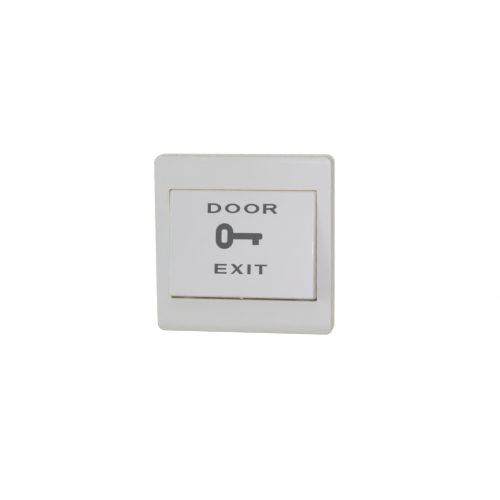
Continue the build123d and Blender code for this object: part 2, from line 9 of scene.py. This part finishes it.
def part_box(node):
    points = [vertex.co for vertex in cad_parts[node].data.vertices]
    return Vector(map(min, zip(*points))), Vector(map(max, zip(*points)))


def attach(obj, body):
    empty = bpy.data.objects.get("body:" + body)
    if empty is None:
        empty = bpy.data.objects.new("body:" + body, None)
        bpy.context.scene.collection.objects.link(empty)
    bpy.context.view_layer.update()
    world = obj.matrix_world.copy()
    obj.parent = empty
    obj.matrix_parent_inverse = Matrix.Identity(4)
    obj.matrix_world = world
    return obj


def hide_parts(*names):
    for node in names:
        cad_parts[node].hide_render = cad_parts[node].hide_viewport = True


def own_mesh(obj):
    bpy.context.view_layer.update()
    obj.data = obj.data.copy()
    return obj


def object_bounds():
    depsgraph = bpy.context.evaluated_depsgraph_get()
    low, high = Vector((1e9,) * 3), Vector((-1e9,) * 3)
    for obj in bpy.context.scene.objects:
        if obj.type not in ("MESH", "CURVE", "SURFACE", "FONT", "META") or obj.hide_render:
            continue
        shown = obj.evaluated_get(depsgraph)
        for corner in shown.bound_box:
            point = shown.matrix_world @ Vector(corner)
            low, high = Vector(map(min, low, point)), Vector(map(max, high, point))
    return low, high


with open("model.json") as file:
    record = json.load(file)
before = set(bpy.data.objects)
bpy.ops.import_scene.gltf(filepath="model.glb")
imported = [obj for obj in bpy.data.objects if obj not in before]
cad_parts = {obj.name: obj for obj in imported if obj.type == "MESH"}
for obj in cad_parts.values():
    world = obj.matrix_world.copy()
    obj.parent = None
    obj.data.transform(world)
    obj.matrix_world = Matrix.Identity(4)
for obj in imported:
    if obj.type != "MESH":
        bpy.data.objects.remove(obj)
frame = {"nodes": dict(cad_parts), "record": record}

..........

* [Direction]:
Extract all lines as given.

* [Result for this exercise]:
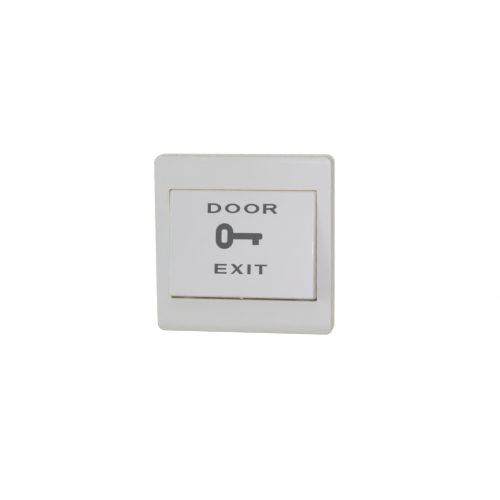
Continue the build123d and Blender code for this object: part 2, from line 9 of scene.py. This part finishes it.
def part_box(node):
    points = [vertex.co for vertex in cad_parts[node].data.vertices]
    return Vector(map(min, zip(*points))), Vector(map(max, zip(*points)))


def attach(obj, body):
    empty = bpy.data.objects.get("body:" + body)
    if empty is None:
        empty = bpy.data.objects.new("body:" + body, None)
        bpy.context.scene.collection.objects.link(empty)
    bpy.context.view_layer.update()
    world = obj.matrix_world.copy()
    obj.parent = empty
    obj.matrix_parent_inverse = Matrix.Identity(4)
    obj.matrix_world = world
    return obj


def hide_parts(*names):
    for node in names:
        cad_parts[node].hide_render = cad_parts[node].hide_viewport = True


def own_mesh(obj):
    bpy.context.view_layer.update()
    obj.data = obj.data.copy()
    return obj


def object_bounds():
    depsgraph = bpy.context.evaluated_depsgraph_get()
    low, high = Vector((1e9,) * 3), Vector((-1e9,) * 3)
    for obj in bpy.context.scene.objects:
        if obj.type not in ("MESH", "CURVE", "SURFACE", "FONT", "META") or obj.hide_render:
            continue
        shown = obj.evaluated_get(depsgraph)
        for corner in shown.bound_box:
            point = shown.matrix_world @ Vector(corner)
            low, high = Vector(map(min, low, point)), Vector(map(max, high, point))
    return low, high


with open("model.json") as file:
    record = json.load(file)
before = set(bpy.data.objects)
bpy.ops.import_scene.gltf(filepath="model.glb")
imported = [obj for obj in bpy.data.objects if obj not in before]
cad_parts = {obj.name: obj for obj in imported if obj.type == "MESH"}
for obj in cad_parts.values():
    world = obj.matrix_world.copy()
    obj.parent = None
    obj.data.transform(world)
    obj.matrix_world = Matrix.Identity(4)
for obj in imported:
    if obj.type != "MESH":
        bpy.data.objects.remove(obj)
frame = {"nodes": dict(cad_parts), "record": record}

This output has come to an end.